I think I have Anger on the brain. I know I have an anger problem, so last year I went through a small course from the Daily Stoic called Taming Your Temper and it really did help dull the edge of my anger. Then I wrote what I wrote on Sunday about Angry Voices, and today during my browsing-while-waiting-on-Excel time, I came across an announcement about Star Wars: The High Republic in io9. I missed the initial release of this new publishing venture, so I got myself caught up in the news.
And then I broke the first rule of the Internet: I read the comments.
I should not have been surprised that there were people who decided to flaunt hipster-style anger (“I haven’t paid attention to Star Wars in fifteen years and here’s five-hundred words about that!”), armchair publishing industry expert anger (“This will flop! Nobody will care! Here’s why my <randomword><randomnumber> profile name is important!”), and the inevitable anger toward Chuck Wendig (who isn’t even mentioned in the video. If he was part of it, they probably edited him out).
I wasn’t thinking specifically about Star Wars inspired anger. I’ve had plenty of that in my heart thank-you-very-much, but just anger in general. Our human tendency to piss on things just because it makes us feel better. We’ve been doing it for as long as we’ve been making art.
This is purely destructive behavior. It adds nothing, but it is, oddly, a boost. We feel clever if we can generate the right put-down. We have books celebrating the put-down, the comeback, the witty repartee. There are websites devoted to the cutting remarks of Dorothy Parker, Mark Twain, and just about everybody in history of quotation. I even grew up with a mother that at times showed disdain for things.
I thought it was refinement. I didn’t think of it that was a kid. I was bullied at school. I knew the power differential between the kid who throws the punch (apple, pen, baseball…) and the kid to takes the hit. Somehow I interpreted this disdain as coming from a superior force. Now, of course, growing up my mother and father WERE the superior force. Judgments were passed and who was I to disagree? Then the false association that these powerful people in my life were better than some thing X, and so if I thought the same thing about X, then I’d have a little of that power myself.
And that’s what I think dumping anger into public is all about. Feeling like we are in control. No, maybe not, but it is a defensive mechanisim. If I insult a thing, I’ve hurt it and therefore (by the illogic of childhood) it can’t hurt me. If it does, it’s because it’s only out for petty revenge.
This behavior is also emboldened by the Cult of the Individual. After all, if you approach life expecting the world to conform to your comfort levels, then of course you can piss on things with impunity. That brings it back to power. The strange twisted associations means insults give control.

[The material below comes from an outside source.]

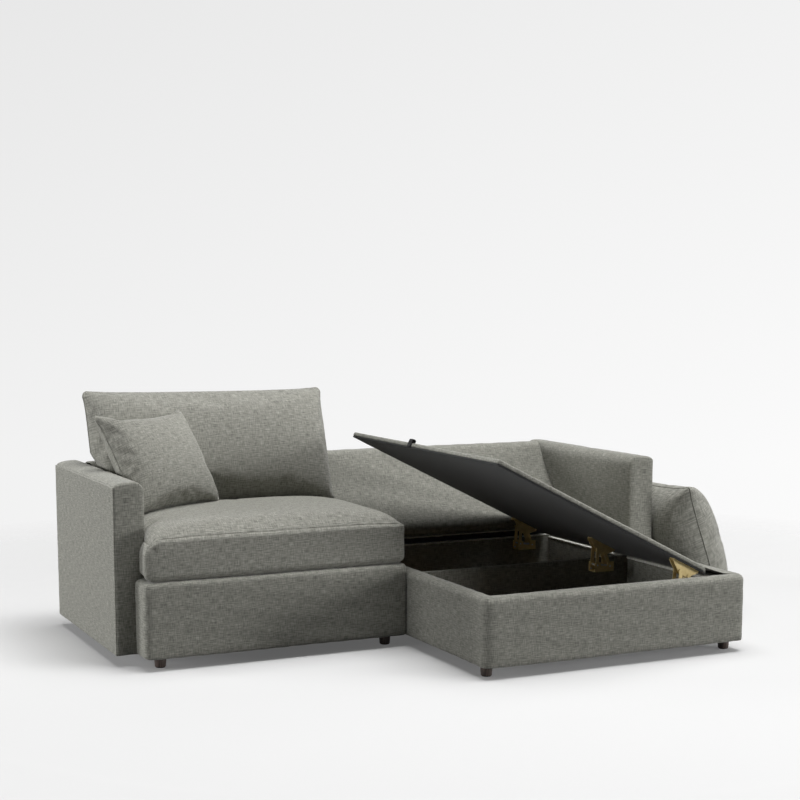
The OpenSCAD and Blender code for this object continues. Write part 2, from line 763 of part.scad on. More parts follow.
// Cheek of the tray: low in the middle, with an ear round each pin
tray_low_h = 20;
left_ear_w = 26;
right_ear_w = 29;
module tray_cheek() {
    difference() {
        union() {
            translate([tray_x, tray_z]) square([tray_w, tray_low_h]);
            translate([tray_x, tray_z]) square([left_ear_w, tray_h]);
            translate([tray_x + tray_w - right_ear_w, tray_z]) square([right_ear_w, tray_h]);
        }
        translate([left_pin.x, left_pin.z]) circle(d = pin_d);
        translate([right_pin.x, right_pin.z]) circle(d = pin_d);
    }
}
module hinge_lower_brackets() {
    color(zinc) difference() {
        for (y = hinge_y) {
            along_y(y, y + plate_t) tray_cheek();
            along_y(y + bracket_d - plate_t, y + bracket_d) tray_cheek();
            box([tray_x, y, tray_z], [tray_x + tray_w, y + bracket_d, tray_z + plate_t]);
        }
        bracket_screw_bores();
    }
}
module hinge_pins() {
    color(steel) for (y = hinge_y, p = [left_pin, right_pin])
        bar_y([p.x, y, p.z], bracket_d, pin_d);
}
// A helper spring between the two pins
spring_d = 9;
module hinge_springs() {
    span = right_pin - left_pin;
    color(steel) for (y = hinge_y)
        translate(left_pin + [0, y + bracket_d / 2, 0]) rotate([0, 90 - atan2(span.z, span.x), 0])
            translate([0, 0, pin_d / 2]) cylinder(d = spring_d, h = norm(span) - pin_d);
}

// One link arm, standing straight up from its pin's axis
module link(l, from) {
    along_y(from, from + plate_t) difference() {
        union() {
            circle(d = arm_w);
            translate([-arm_w / 2, 0]) square([arm_w, l]);
            translate([0, l]) circle(d = arm_w);
        }
        circle(d = pin_d + 0.2);
    }
}
module link_pair(pin, l, lean, inset) {
    for (y = hinge_y)
        translate([pin.x, y, pin.z]) rotate([0, lean, 0]) {
            link(l, inset);
            link(l, bracket_d - inset - plate_t);
        }
}
left_inset = plate_t + link_gap;
right_inset = left_inset + plate_t + link_gap;
module hinge_left_arms() { color(zinc) link_pair(left_pin, left_arm_l, left_lean, left_inset); }
module hinge_right_arms() { color(zinc) link_pair(right_pin, right_arm_l, right_lean, right_inset); }

// Bracket under the lid: a web against the lining and two tapered cheeks beside the arms' free ends
upper_inset = right_inset + plate_t + link_gap;
upper_from = tray_x + 29;
upper_w = 120;
upper_h = 40;
upper_rim = 8;
// The cheek's lower edge, from its left end to its right end
upper_toe = [46, 84];
module upper_cheek() {
    z = lid_low_closed.z;
    polygon([
        [upper_from, z], [upper_from + upper_w, z], [upper_from + upper_w, z - upper_rim],
        [upper_from + upper_toe[1], z - upper_h], [upper_from + upper_toe[0], z - upper_h],
        [upper_from, z - upper_rim]]);
}
module hinge_upper_brackets() {
    color(zinc) opened() difference() {
        for (y = hinge_y) {
            along_y(y + upper_inset, y + upper_inset + plate_t) upper_cheek();
            along_y(y + bracket_d - upper_inset - plate_t, y + bracket_d - upper_inset) upper_cheek();
            box([upper_from, y + upper_inset, lid_low_closed.z - plate_t],
                [upper_from + upper_w, y + bracket_d - upper_inset, lid_low_closed.z]);
        }
        lid_screw_bores();
    }
}

// Screws of the brackets
screw_d = 4;
screw_head_d = 8;
screw_head_t = 2;
screw_l = 12;
lid_screw_x = [upper_from + 14, upper_from + upper_w - 14];
module lid_screws() {
    color(steel) opened() for (y = hinge_y, x = lid_screw_x)
        translate([x, y + bracket_d / 2, lid_low_closed.z - plate_t]) {
            translate([0, 0, -screw_head_t]) cylinder(d = screw_head_d, h = screw_head_t);
            cylinder(d = screw_d, h = screw_l);
        }
}
module lid_screw_bores() {
    for (y = hinge_y, x = lid_screw_x)
        translate([x, y + bracket_d / 2, lid_low_closed.z - plate_t]) cylinder(d = screw_d, h = screw_l);
}
bracket_screw_x = [tray_x + 8, tray_x + tray_w - 8];
module bracket_screws() {
    color(steel) for (i = [0:2], x = bracket_screw_x)
        bracket_screw(i, x, true);
}
module bracket_screw(i, x, head) {
    side = mount_rear[i] ? 1 : -1;
    face = mount_rear[i] ? hinge_y[i] + bracket_d - plate_t : hinge_y[i] + plate_t;
    translate([x, face, tray_z + 9]) rotate([-90 * side, 0, 0]) {
        if (head) translate([0, 0, -screw_head_t]) cylinder(d = screw_head_d, h = screw_head_t);
        cylinder(d = screw_d, h = screw_l + lining_t);
    }
}
module bracket_screw_bores() {
    for (i = [0:2], x = bracket_screw_x)
        bracket_screw(i, x, false);
}

// Under the chaise

module right_dust_cover() {
    color(black_cloth) difference() {
        union() {
            box([ring_low.x, ring_low.y, dust_z], [ring_high_front.x, ring_high_front.y, frame_z]);
            box([ring_low.x, ring_high_front.y, dust_z], [arm_in_right, seat_d, frame_z]);
            box([ring_low.x, seat_d, dust_z], [arm_in_right - cloth_t, sofa_d - panel_t - cloth_t, frame_z]);
        }
        foot_bolts(right_feet_at);
    }
}
module right_feet() { color(dark_wood) feet(right_feet_at); }
module right_foot_bolts() { color(steel) foot_bolts(right_feet_at); }

// Hooked plates under the frames that hold the two sections together

connector_w = 40;
connector_t = 3;
connector_y = [1.5 * connector_w, seat_d - 1.5 * connector_w];
// How far a tongue is screwed on under the left section, and how far it reaches into its socket
tongue_l = 60;
tongue_reach = 35;
// Where the socket begins, its length, the rim on each side, and the room past the tongue's tip
socket_in = 5;
socket_l = 55;
socket_rim = 8;
tip_room = 10;
module connector_tongues() {
    color(steel) for (y = connector_y)
        box([meet_left - tongue_l, y - connector_w / 2, dust_z - connector_t],
            [meet_right + tongue_reach, y + connector_w / 2, dust_z]);
}
module connector_sockets() {
    x = meet_right + socket_in;
    half_w = connector_w / 2;
    color(steel) for (y = connector_y) difference() {
        box([x, y - half_w - socket_rim, dust_z - 2 * connector_t - gap],
            [x + socket_l, y + half_w + socket_rim, dust_z]);
        box([x - 1, y - half_w - gap, dust_z - connector_t - gap],
            [meet_right + tongue_reach + tip_room, y + half_w + gap, dust_z + 1]);
    }
}

// Loose cushions

// Seat cushion outline: it wraps past the arm in front of it
wrap_left = wrap_x + 3;
module seat_cushion() {
    mid = [(cushion_left + cushion_right) / 2, (cushion_front + cushion_back) / 2];
    r = 22;
    pull = 5;
    n = 10;
    depth = cushion_back - cushion_front - 2 * r;
    outline = concat(
        arc([wrap_left + r, cushion_front + r], r, 180, 270, 4),
        [for (i = [1:n - 1]) [wrap_left + r + (cushion_right - wrap_left - 2 * r) * i / n, cushion_front]],
        arc([cushion_right - r, cushion_front + r], r, 270, 360, 4),
        [for (i = [1:n - 1]) let (t = i / n) [cushion_right - pull * 4 * t * (1 - t), cushion_front + r + depth * t]],
        arc([cushion_right - r, cushion_back - r], r, 0, 90, 3),
        [for (i = [1:n - 1])
            [cushion_right - r + (cushion_left - cushion_right + 2 * r) * i / n, cushion_back]],
        arc([cushion_left + r, cushion_back - r], r, 90, 180, 3),
        [for (i = [1:n - 3]) let (t = i / (n - 2))
            [cushion_left + pull * 4 * t * (1 - t), cushion_back - r + (r - cushion_back + 6) * t]],
        [[cushion_left, -gap - 1], [wrap_left + 8, -gap - 12], [wrap_left, -30]]);
    shares = [0.985, 0.95, 0.88, 0.75, 0.55, 0.3];
    low_z = deck_h + gap;
    rings = concat(
        [[for (p = outline) flat_at(mid, p, 0.5, low_z)]],
        [[for (p = outline) flat_at(mid, p, 0.985, low_z)]],
        [[for (p = outline) flat_at(mid, p, 1, low_z + 12)]],
        [[for (p = outline) flat_at(mid, p, 1, seat_seam_z - 3)]],
        [for (s = shares) [for (p = outline)
            let (q = flat_at(mid, p, s, 0)) [q.x, q.y, max(seat_seam_z, seat_top(q.x, q.y))]]]);
    color(fabric) ring_form(rings);
}
function flat_at(mid, p, s, z) = [mid.x + (p.x - mid.x) * s, mid.y + (p.y - mid.y) * s, z];

module back_cushion() {
    flat_rings = pillow_rings(cushion_w, cushion_h, cushion_t, back_pull, back_full);
    rings = stood_rings(flat_rings, back_at, [1, 0, 0], back_up);
    color(fabric_light) ring_form([for (r = rings) [for (p = r) rested_back(p)]]);
}
module throw_pillow() {
    flat_rings = pillow_rings(pillow_w, pillow_w, pillow_t, pillow_pull, pillow_full);
    rings = stood_rings(flat_rings, pillow_at, pillow_right, pillow_up);
    color(fabric_light) ring_form([for (r = rings) [for (p = r) [p.x, min(p.y, back_front_y(p) - 2), p.z]]]);
}
module chaise_back_cushion() {
    color(fabric_light) ring_form(lean_rings);
}

centred() left_seat_frame();
centred() left_seat_springs();
centred() left_spring_clips();
centred() left_deck_pad();
centred() left_base_cover();
centred() left_arm_frame();
centred() left_arm_cover();
centred() left_arm_side_panel();
centred() left_arm_bolts();
centred() left_back_frame();
centred() left_back_webbing();
centred() left_back_cover();
centred() left_back_panel();
centred() left_dust_cover();
centred() left_feet();
centred() left_foot_bolts();
centred() seat_cushion();
centred() back_cushion();
centred() throw_pillow();
centred() storage_box_frame();
centred() storage_box_cover();
centred() storage_lining();
centred() storage_floor();
centred() storage_divider();
centred() rear_strip();
centred() lid_board();
centred() lid_cover();
centred() lid_lining();
centred() lid_pull_tab();
centred() lid_screws();
centred() hinge_lower_brackets();
centred() hinge_pins();
centred() hinge_springs();
centred() hinge_left_arms();
centred() hinge_right_arms();
centred() hinge_upper_brackets();
centred() bracket_screws();
centred() right_arm_frame();
centred() right_arm_cover();
centred() right_arm_side_panel();
centred() right_arm_bolts();
centred() right_back_frame();
centred() right_back_webbing();
centred() right_back_cover();
centred() right_back_panel();
centred() right_dust_cover();
centred() right_feet();
centred() right_foot_bolts();
centred() chaise_back_cushion();
centred() connector_tongues();
centred() connector_sockets();
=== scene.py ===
"""Looks of a sectional sofa with a storage chaise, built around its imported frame.

Lengths are metres. Points are written in the sofa's own axes: x = 0 on the left arm's outer face, y = 0 on
the arms' front faces, z = 0 on the floor. `shift` carries them into the frame's axes.
"""
import math
import bpy
import numpy as np
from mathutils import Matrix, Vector


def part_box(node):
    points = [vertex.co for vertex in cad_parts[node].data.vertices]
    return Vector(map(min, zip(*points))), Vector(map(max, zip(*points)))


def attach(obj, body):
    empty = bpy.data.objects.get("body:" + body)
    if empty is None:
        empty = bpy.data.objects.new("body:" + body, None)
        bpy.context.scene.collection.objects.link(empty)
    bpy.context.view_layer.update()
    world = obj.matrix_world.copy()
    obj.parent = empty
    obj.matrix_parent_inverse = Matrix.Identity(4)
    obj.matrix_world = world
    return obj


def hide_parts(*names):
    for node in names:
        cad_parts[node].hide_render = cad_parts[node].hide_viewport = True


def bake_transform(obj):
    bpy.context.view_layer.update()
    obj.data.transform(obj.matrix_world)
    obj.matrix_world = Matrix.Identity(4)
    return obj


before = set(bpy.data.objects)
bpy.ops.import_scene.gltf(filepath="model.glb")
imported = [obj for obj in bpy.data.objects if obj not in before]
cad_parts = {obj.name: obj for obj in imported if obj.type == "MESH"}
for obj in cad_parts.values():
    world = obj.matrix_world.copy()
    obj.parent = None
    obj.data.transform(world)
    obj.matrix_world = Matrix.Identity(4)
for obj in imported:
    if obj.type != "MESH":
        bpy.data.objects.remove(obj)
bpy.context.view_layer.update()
shift = np.array([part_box("left_arm_side_panel")[0][0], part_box("left_arm_cover")[0][1], 0.0])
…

To misquote an aphorism: Just because you’ve insulting something doesn’t mean you’ve unmade it.
My practice of stoicism has made it clear that I cannot be hurt by these things. New Star Wars books? No pain. Another action flick staring <that dude I refuse to spend a dollar on>? No pain. No injury. A little disappointment that I’ll have to wait for them to die before I watch the movie, but there are lots of movies I’ve never seen. I shouldn’t need to put something down to defend myself from hurt it doesn’t cause me.
This is not where I thought this was going, so let me redirect to what I wanted to say when I started this post. It branches off just after the paragraph following the Art Critic gif.
Why do we celebrate these snarky comments but not great compliments? Why can’t I think of the “45 most beautiful things ever said about people” article to write? Where are the collections of kind words? I mean the kind of words that can inspire great kindness and great love, not some page from the Reader’s Digest. (I was going to go for a Chicken Soup of the Soul joke, but I’ve never read any of them.)
Why is that so hard? The one line I come up with comes from Douglas Adams and I apply to my wife: Brilliant, Charming, Devastatingly Intelligent.
So I want that list. I want quotations of compliments and perfectly-tuned pick-me-ups.